Coverage as a metric

Code coverage results with formal due to trivial property targeting just that code (shown on the left), and code coverage from a property that’s checking the design’s requirements (shown on the right).
Driven by the need to objectively measure the progress of their verification efforts, and the relative contributions of different verification techniques, customers have adopted coverage as a metric. However, what exactly is being measured is different depending on underlying verification technology in use. Consequently, simply merging coverage measurements from different sources can fool the end-user into believing that they have made more progress, and/or they have observed behaviors of importance, when neither is the case. In this paper we will first review what these forms of coverage are telling the user and then discuss how to merge them together in a manner that accurately reports status and expected behaviors.

Simulation-generated code and functional coverage defined

Code coverage is simply the percentage of RTL code measuring the number of statements in a body of code that have been executed through a test run, and which statements have not. While it is important that the testbench can exercise all of the RTL code—i.e., there is no dead code, implying a bug in the DUT, the design can still be missing important functionality and/or the paths to key functions are in violation of the specification.

Functional coverage from RTL simulation is the metric of how much design functionality has been exercised—a/k/a covered by the testbench or verification environment—which is explicitly defined by the verification engineer in the form of a functional coverage model.
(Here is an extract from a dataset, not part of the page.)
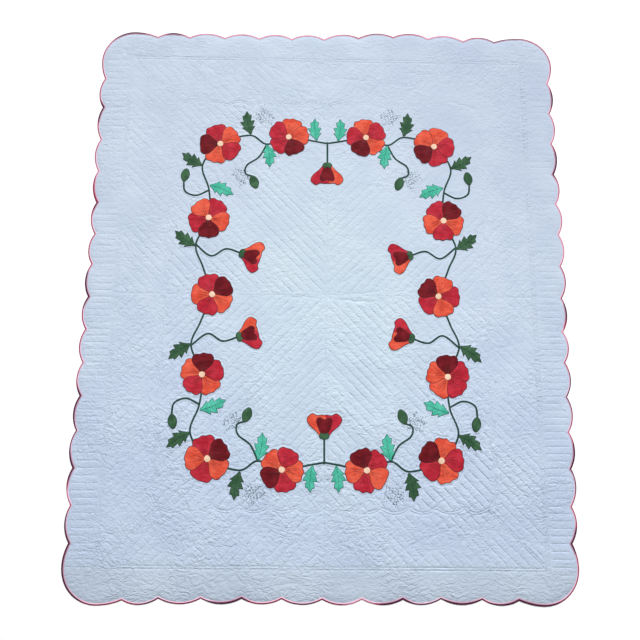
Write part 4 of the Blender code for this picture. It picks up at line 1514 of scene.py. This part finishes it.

In its basic form, it is user-defined mapping of each functional feature to be tested to a cover point, and these coverage points have certain conditions (ranges, defined transitions or cross etc.) to fulfill before it is reported as 100% covered during simulation. All these conditions for a cover point are defined in form of bins. A number of cover points can be captured under one covergroup, and a collection of cover groups is usually called a functional coverage model.

During simulation, when certain conditions of a cover point are hit, those bins (conditions) are getting covered and thus it gives a measurement of verification progress. After executing a number of testcases, a graphical report may be generated to analyze the functional coverage report and plans can be made to cover up the holes by creating new tests that will traverse the as-yet unexercised areas of the DUT code.